If the webhost content does not depend on the external domain to function, which often can be the case, you can simply substitute the external domain name for the internal domain name. This works with outlook web access for example.

external: https://owa.externaldomain.com
internal: https://internalexchangedns/exchange/ (internalexchangedns = exchange internal server name)

If you need to access it for testing, then the limitation is that you are not testing the accessibility of the nat, only that the http is up.

I think another option, but i could be wrong here, would be to have external outgoing internet go out on a different IP that the external destination address of the nat. That way when you try to access to the domain, it does not have the same source and destination address. Alternatively you could set up an external hosted proxy and access it via that.

External proxy. Now that sounds interesting.

I'm not sure how I'd set any of these DNS solutions up, unless someone can point me in the right direction?

Cheers.
 
Well, I did have DNS and DHCP handled via Amahi, but I've just killed that VM and added the required roles to my Windows 2012 VM. I'm told split DNS is easier via this method. We shall see!

I've got a similar thread running on AVForums if anyone fancies a wander over. Same thread title.
 
It's simple for someone who knows what they are doing and they know IT acrynoms. Not everything is simple in the world especially if you don't know what you are doing or don't understand the concept.

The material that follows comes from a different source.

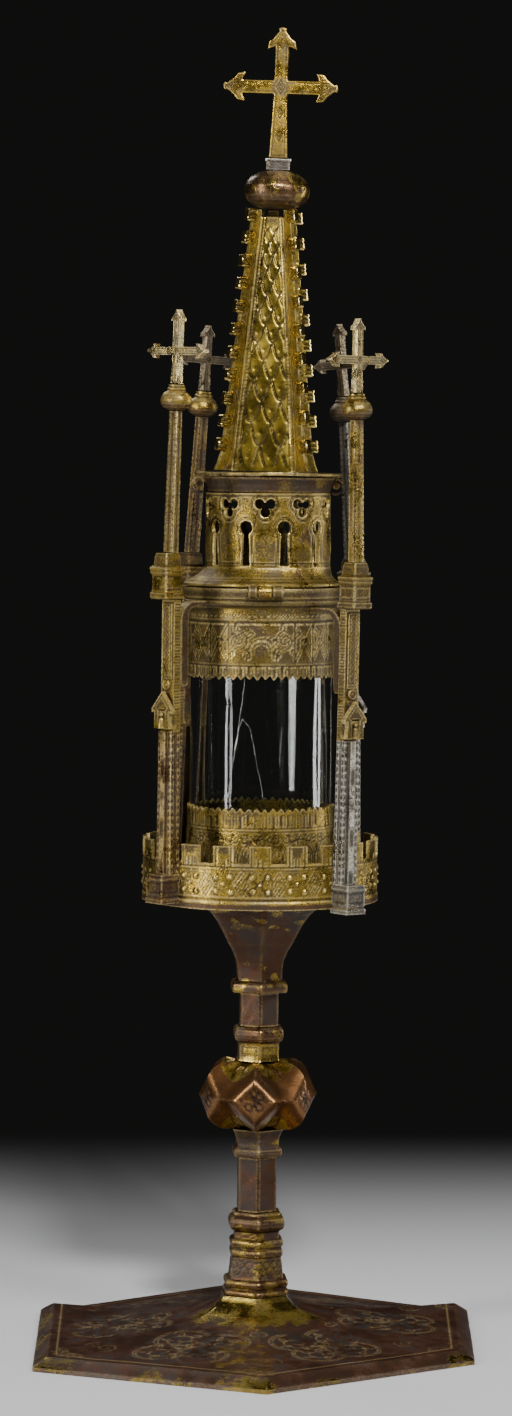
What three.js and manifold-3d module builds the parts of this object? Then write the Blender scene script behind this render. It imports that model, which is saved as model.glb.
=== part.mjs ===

You need to know how Windows Server works, too. Windows Server 2012's nothing like the systems I've used before. It takes a bit of clicking around before you understand how it's wanting things doing.
 
Quick question whilst we are at it:

I'm reading about DHCP failover here: http://technet.microsoft.com/en-us/library/hh831385.aspx#config_dhcp2

My question: in that example, none neither of the two servers have the preferred DNS set as anything outside the network, and the primary node is set as the DNS conroller but pointing to itself.

Question: I've currently got my DNS server looking at Google's DNS servers. If I removed that, where would it be getting its info from?

Not convinced that makes much sense, but we'll see!

Cheers.
 
So how does it find external IPs, ie, how does it know where to route requests for external web sites?
 
It sends the queries to the forwarders and routes the reply back to the PC (you set these by giving the IP) or root servers. i.e. it uses recursion. PC <--> DNS server <--> forwarder <--> root servers

So at some point you do need to give the server an external DNS server to use?
 
Yup, that's under the forwarders tab. I tend to pick the ISP DNS server IPs out of the router status page and add them as forwarders.

I think I'd bodged it to be honest. Didn't set it up as a forwarder, but set the server's ethernet connection to use Google's DNS. Was working fine until I just started playing :)
 
Client config won't affect how the DNS server looks up external names.

If there's no forwarder, it's using root hints. If its a domain controller, it has to be pointing to itself in the network settings. If its not it doesn't matter too much but wouldn't hurt

This is all on the server, not a client. The server's ethernet port was pointing to Google instead of itself. I assume that meant all DNS requests from clients that the server couldn't resolve were being routed via that else, well, it shouldn't have been working should it?

Either way, doing away with that Google DNS setting killed the connectivity.